As the Labor Law continues to evolve, further strategizing on behalf of premises owners and general contractors will be necessary, and it will be essential to be as fully knowledgeable as possible of the applicable work specifications at a job site, including the years and contractors involved, before a plaintiff’s discovery deposition. Furthermore, the well-established rule that the evidence ultimately gleaned at the plaintiff’s discovery deposition will make or break a case thus remains as true as ever.

[1] See Comes v New York State Elec. & Gas Corp., 82 N.Y.2d 876, 609 N.Y.S.2d 168 (1993), citing Lombardi v. Stout, 80 N.Y.2d 290, 590 N.Y.S2d 55 (1992).

[2] Tortorella v. A.C. & S., Inc., 25 A.D.3d 375, 807 N.Y.S.2d 352 (1st Dep’t 2006), Philbin v. A.C. & S., Inc., 25 A.D.3d 374, 807 N.Y.S.2d 84 (1st Dep’t 2006).

[3] (NY PJI 2:216).

[4] (Cappabianca v Skanska USA Bldg. Inc., 99 AD3d 139, 144 [1st Dept 2012]; see Comes v New York State Elec. and Gas Corp., 82 N.Y.2d 876 [1993] ["But more to the point, this Court has not ... imposed liability under the statute solely because the owner had notice of the allegedly unsafe manner in which the work was performed."]; see also Bisram v Long Is.
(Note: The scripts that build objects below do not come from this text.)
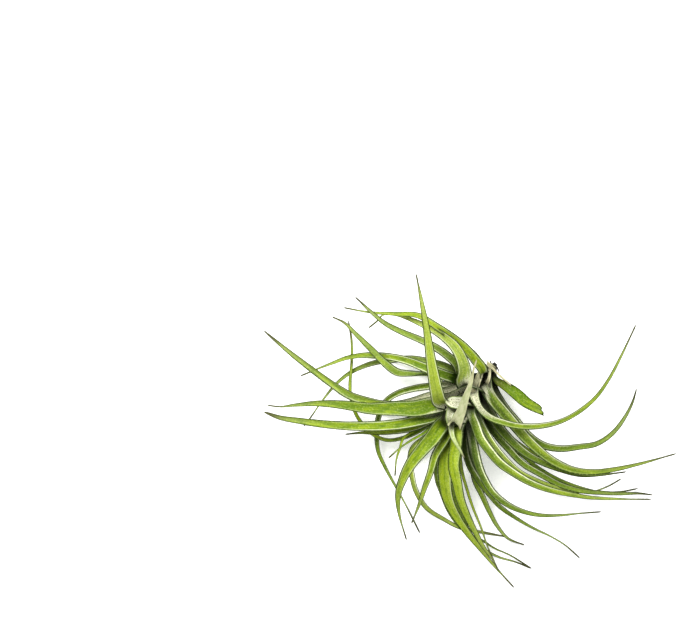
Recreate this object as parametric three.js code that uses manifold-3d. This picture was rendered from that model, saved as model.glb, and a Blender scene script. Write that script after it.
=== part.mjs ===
// Air plant: a dense rosette of narrow, recurved leaves on a short leaning stem, lying as it was picked.
// Millimetres, +Z up. The origin is on the surface, below the middle of the rosette's outline.
import * as THREE from 'three';
import { mergeVertices } from 'three/addons/utils/BufferGeometryUtils.js';
import Module from 'manifold-3d';

const wasm = await Module();
wasm.setup();

// Places: x and y of each guide point are read on a level plane, as seen from an eye above the plant.
const EYE = new THREE.Vector3(-78.3, 66.3, 1235);
const VIEW_PLANE = 35;
const CENTRING = new THREE.Vector3(-0.1, 3.4, 0);

// The stem's axis, from the root end to the growing point
const STEM_FOOT = new THREE.Vector3(13, 36, 30);
const STEM_APEX = new THREE.Vector3(-8, 11, 44);
const STEM_SIDES = 12;
const STEM_PROFILE = [[0, -3], [2.6, -3], [3.4, -1], [3.6, 6], [3.2, 16], [2.6, 26], [1.4, 32], [0, 34]];

// A blade's section and outline
const GAP = 0.3;
const EDGE_THICKNESS = 0.7;
const MID_THICKNESS = 1.1;
const BASE_THICKNESS = 1.7;
const TIP_WIDTH = 1;
const TIP_THICKNESS = 0.7;
const FULL_WIDTH_UNTIL = 0.2;
const SHEATH_LENGTH = 15;
const SHEATH_FLARE = 0.75;
// A flare of its own, in place of the sheath's: the share of the width at the foot, and over what length
const OTHER_FLARES = {
  leaf_17: [1.3, 22], leaf_dry: [-0.5, 15], leaf_torn: [-0.75, 30], sheath_old_1: [0, 15],
  sheath_old_2: [0, 15], sheath_old_3: [0, 15], sheath_old_4: [0, 15], sheath_crown: [0, 15],
  sheath_flap: [0, 15],
};
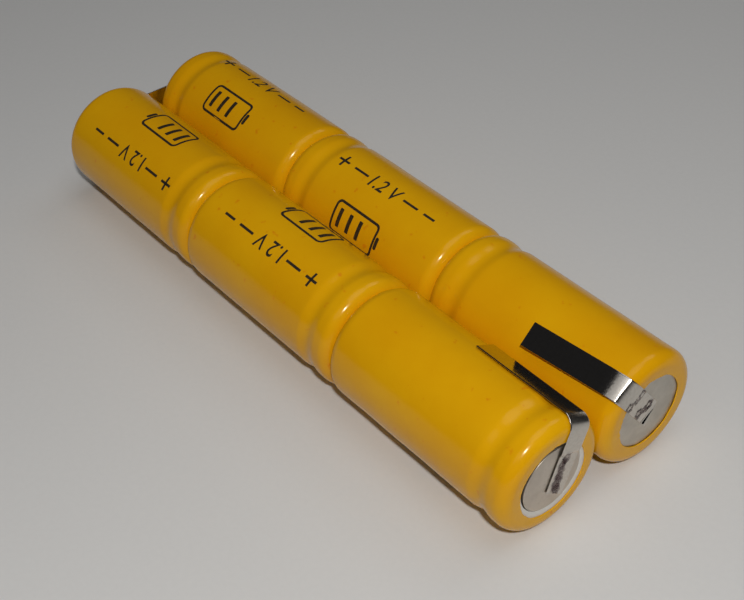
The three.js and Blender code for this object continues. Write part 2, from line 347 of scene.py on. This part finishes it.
def sleeve_profile():
    """The film's outside and inside as one closed outline."""
    flat = CELL_RADIUS - SHOULDER_RADIUS
    end = [(0.0, r) for r in np.linspace(OPENING_RADIUS, flat, 7)[:-1]]
    end += [(SHOULDER_RADIUS * (1 - math.cos(a)), flat + SHOULDER_RADIUS * math.sin(a))
            for a in np.radians(np.linspace(0, 90, 13))]
    low, high = WAIST_CENTRE - WAIST_HALF_WIDTH, WAIST_CENTRE + WAIST_HALF_WIDTH
    middle = [*np.linspace(SHOULDER_RADIUS, low, 25)[1:], *np.linspace(low, high, 21)[1:],
              *np.linspace(high, SLEEVE_LENGTH - SHOULDER_RADIUS, 4)[1:-1]]
    outside = end + [(s, CELL_RADIUS - waist_inset(s, WAIST_DEPTH, WAIST_HALF_WIDTH)) for s in middle]
    outside += [(SLEEVE_LENGTH - s, r) for s, r in reversed(end)]
    path = np.array(outside)
    along = np.gradient(path, axis=0)
    along /= np.linalg.norm(along, axis=1)[:, None]
    inside = path + np.stack([along[:, 1], -along[:, 0]], 1) * SLEEVE_WALL
    lip = OPENING_RADIUS - 0.05
    kept = [i for i in range(len(path)) if i in (0, len(path) - 1) or i % 3 == 1]
    return (outside + [(SLEEVE_LENGTH - SLEEVE_WALL / 2, lip)]
            + [tuple(inside[i]) for i in reversed(kept)] + [(SLEEVE_WALL / 2, lip)])


def sleeve_shift(cell):
    """Shallow dents in the body, and a wavy lip where the film has shrunk over the ends. The lip of the
    front stick's open positive end hangs wide on its low side, where the washer shows."""
    lopsided = 0.40 if cell.name == "front_near" else 0.0

    def shift(s, radius, angle):
        round_ = Vector((math.cos(angle), math.sin(angle), 0.0))
        at = Vector((s * 0.16 + 31.7 * cell.order, round_.x * 1.4, round_.y * 1.4))
        dent = -0.036 * min(1.0, max(0.0, 0.5 + noise.noise(at)))
        edge = smoothstep((5.6 - radius) / 0.9)
        wave = noise.noise(round_ * 2.4 + Vector((cell.order * 7.3, s * 0.4, 3.1)))
        ripple = noise.noise(round_ * 9.0 + Vector((cell.order * 3.9, s * 0.4, 8.2)))
        body = smoothstep((radius - 5.6) / 0.8)
        inward = 1 if s < SLEEVE_LENGTH / 2 else -1
        sink = 0.035 * edge * (0.5 + ripple) * inward
        aside = lopsided * max(0.0, math.cos(angle - LOW_SIDE)) if inward < 0 else 0.0
        return sink, dent * body + edge * ((0.16 - 0.2 * lopsided) * wave + 0.05 * ripple + aside)
    return shift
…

Jewish Hosp., 116 AD3d 475 [1st Dept 2014] [plaintiff’s Labor Law § 200 claim dismissed as a dangerous condition that caused plaintiffs accident arose from means and methods of his work]; Farrell v Okeic, 266 AD2d 892 [4th Dept 1999] [4th Dept 1999] [recognizing the distinction between injury caused by defective condition of premises and injury resulting from defect "not in the land itself but in the equipment or its operation"]).

[5] Nostrom v A.W. Chesterton Co., 15 N.Y.3d 502, 914 N.Y.S.2d 725 (2010).

[6] Id.

[7] Matter of New York City Asbestos Litig., 140 A.D.3d 610, 34 N.Y.S.2d 452 (1st Dep’t 2016).

[8] Brown v. Bell & Gossett Co., 2014 N.Y. Misc. LEXIS 6464 (N.Y. Cty., Aug. 29, 2014) (Jaffe, J.), rearg. denied, 2015 N.Y. Misc. LEXIS 734 (N.Y. Cty., Mar. 12, 2015) (Jaffe, J.).

[9] Matter of New York City Asbestos Litig., 146 A.D.3d 461, 49 N.Y.S.3d 1 (1st Dep’t 2017).

[10] Matter of N. Y. City Asbestos Litigation. v. Bell & Gossett Co., 2019 N.Y. LEXIS 3543 (N.Y., Dec. 19, 2019).